The gameplay is what matters most, though, or Horizon might as well be a movie or book. Here, too, we are blessed, because the gameplay is savagely good. It’s the first single-player game in a very long time to regularly make me, and spectators, yell “whoa” at what’s happening on screen. I only reluctantly put down my controller to write this review, and I’ll be spending plenty more time on it to come. I’m here to assure you the game is more than hard and deep enough, if you’ve seen the trailers and were worried it would just be pretty (and it’s prettier than a console game has any right to be). The difficulty scales flawlessly with the player’s skill, and discovering new creatures as the game goes on presents a fascinating challenge.

The creature design is well worth singling out for attention. It’s in this element where Horizon is most innovative and dynamic. In this game, you will spend much time fighting animalistic robots, and they form a brilliantly realised ecosystem that fully informs the rest of the world around you. Grazing-type creatures will scatter when alarmed, but can be dangerous in numbers. Predators are an omnipresent danger. It engenders careful behaviour from players – I spent as much time avoiding battles as I did provoking them. It is, like all games, completely possible to cheese and spam creature encounters for quick progress and resource-grinding, but if you do that you’re only letting yourself down.

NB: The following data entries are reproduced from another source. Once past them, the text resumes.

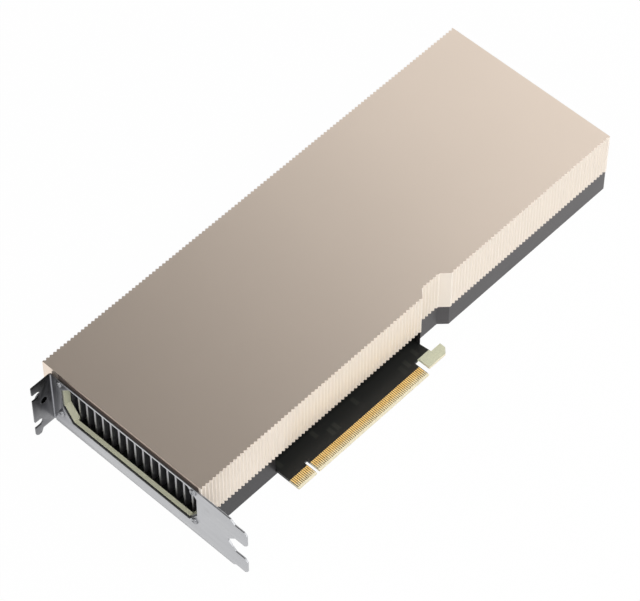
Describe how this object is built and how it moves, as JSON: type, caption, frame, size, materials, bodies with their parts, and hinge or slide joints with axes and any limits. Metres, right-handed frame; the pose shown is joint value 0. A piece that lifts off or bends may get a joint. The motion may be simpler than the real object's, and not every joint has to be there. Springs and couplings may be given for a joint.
{
  "type": "passive accelerator card",
  "caption": "Double-width passive accelerator card: grooved aluminium cover over a fin stack, dark lower frame, edge connector and slotted exhaust bracket.",
  "frame": {"origin": "centre of the edge connector's key slot, at the contact tips, on the board's component face", "axes": "+X from the bracket to the air inlet end, +Y from the contact tips across the card, +Z out of the component face, up through the heatsink"},
  "size_m": [0.28, 0.1248, 0.0392],
  "materials": {
    "champagne": "satin champagne anodised aluminium",
    "dark_frame": "satin dark grey powder coat",
    "board": "black solder mask",
    "gold": "hard gold plating",
    "bracket": "satin nickel-plated steel",
    "zinc": "zinc plated",
    "black_screws": "black oxide",
    "aluminium": "bare extruded aluminium",
    "fins": "bare sheet aluminium",
    "carrier": "green laminate",
    "silicon": "polished silicon",
    "stiffener": "nickel-plated copper",
    "paste": "grey paste",
    "pads": "soft grey silicone",
    "inductors": "pressed iron powder",
    "chips": "moulded epoxy",
    "cans": "drawn aluminium can",
    "socket": "black nylon",
    "pins": "tinned brass"
  },
  "bodies": {
    "root": {"cover": "champagne", "lower_frame": "dark_frame", "backplate": "dark_frame", "circuit_board": "board", "edge_contacts_front": "gold", "edge_contacts_back": "gold", "io_bracket": "bracket", "bracket_clinch_nut": "zinc", "bracket_screws": "zinc", "cover_screws": "black_screws", "backplate_screws": "black_screws", "board_nuts": "zinc", "heatsink_base": "aluminium", "heatsink_fins": "fins", "processor_carrier": "carrier", "processor_die": "silicon", "memory_stacks": "silicon", "package_stiffener": "stiffener", "thermal_paste": "paste", "thermal_pads": "pads", "inductors": "inductors", "power_stages": "chips", "bulk_capacitors": "cans", "power_controller": "chips", "flash_memory": "chips", "clock_crystal": "zinc", "spring_plate": "zinc", "spring_screws": "zinc", "power_socket": "socket", "power_socket_pins": "pins"}
  },
  "joints": []
}
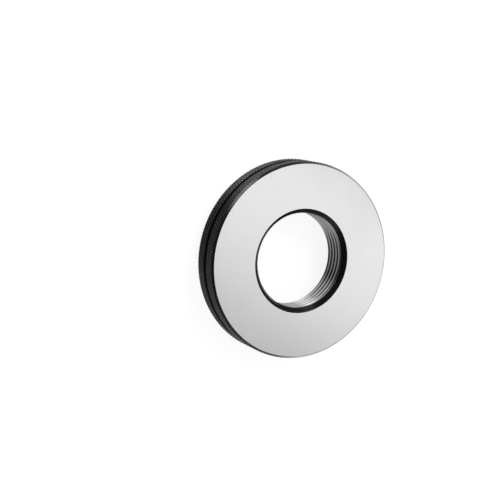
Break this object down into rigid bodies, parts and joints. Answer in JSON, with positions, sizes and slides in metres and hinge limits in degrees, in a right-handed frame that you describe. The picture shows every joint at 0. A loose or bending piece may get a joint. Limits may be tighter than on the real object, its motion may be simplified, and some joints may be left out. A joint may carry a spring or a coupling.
{
  "type": "thread ring gauge",
  "caption": "Not-go thread ring gauge: a flat steel disc with a threaded bore, a knurled rim and a narrow marking groove round the rim.",
  "frame": {"origin": "where the bore's axis meets the back face, on which the ring lies", "axes": "+Z along the bore's axis, from the back face to the front face; X and Y are across the disc and alike"},
  "size_m": [0.071, 0.071, 0.012],
  "materials": {
    "gauge_steel": "satin"
  },
  "bodies": {
    "root": {"ring_gauge": "gauge_steel"}
  },
  "joints": []
}
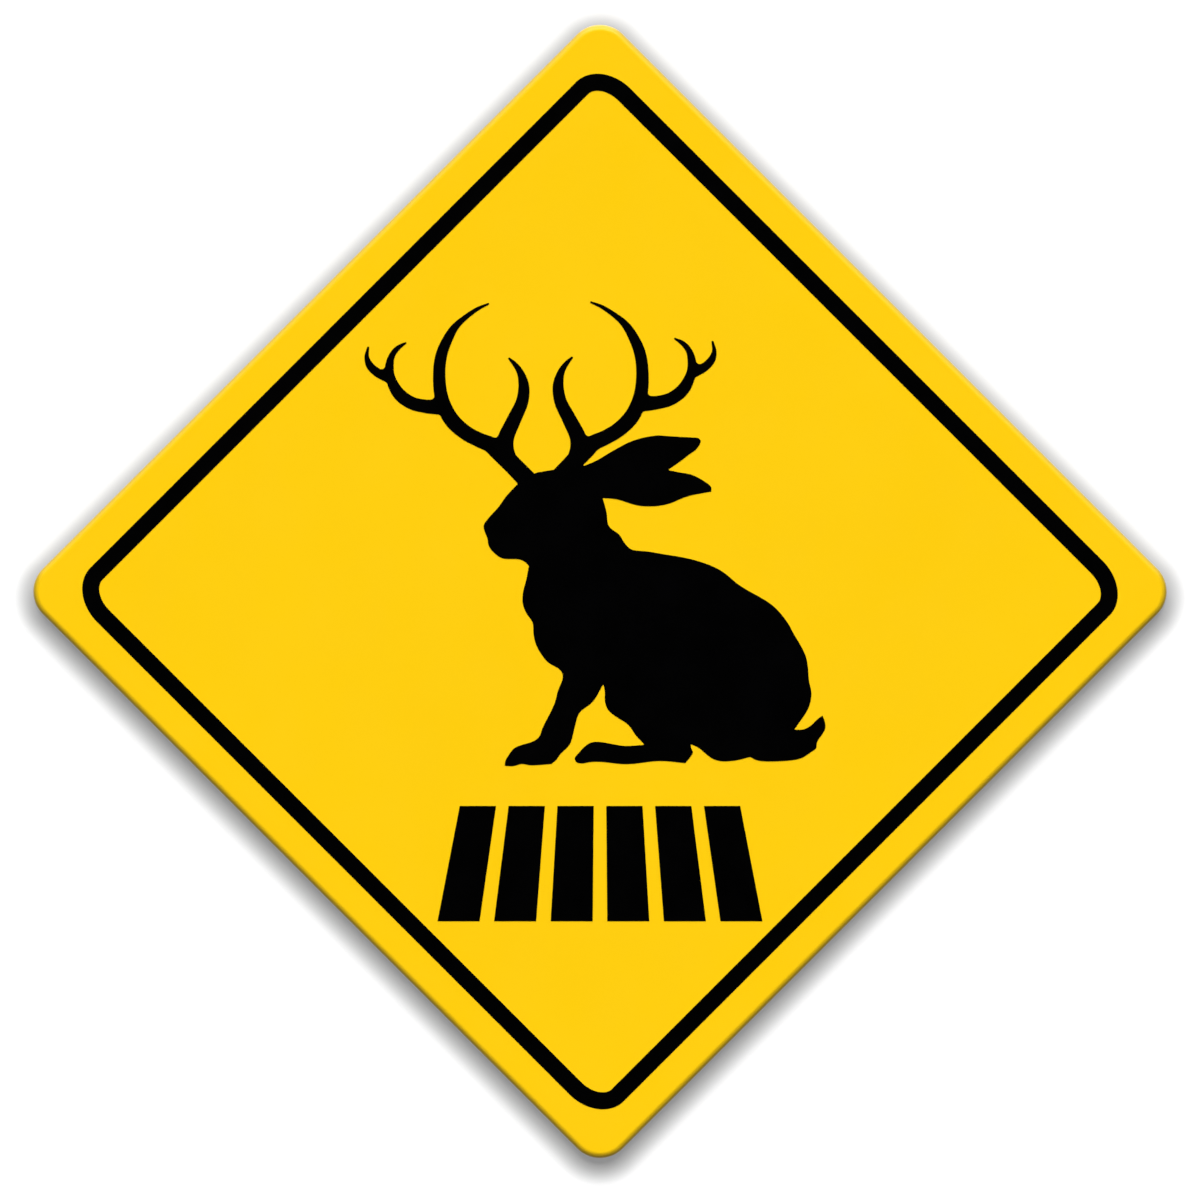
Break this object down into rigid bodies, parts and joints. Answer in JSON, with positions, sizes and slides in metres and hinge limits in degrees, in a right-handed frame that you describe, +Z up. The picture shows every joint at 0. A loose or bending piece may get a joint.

Play Horizon the way it wants and deserves to be played, and it will reward you with some of the finest open-world gameplay in living memory.

While there are many good hours of gameplay in the main storyline alone, I don’t really say how long I’ll be kept involved in the game world after I exhaust the possibilities of the narrative. At this point, I don’t much care. The game’s beautiful, derivative, future-past Matrix has me, and all I want to do right now is spend more time in this  world. I suspect this will be the case for a long time.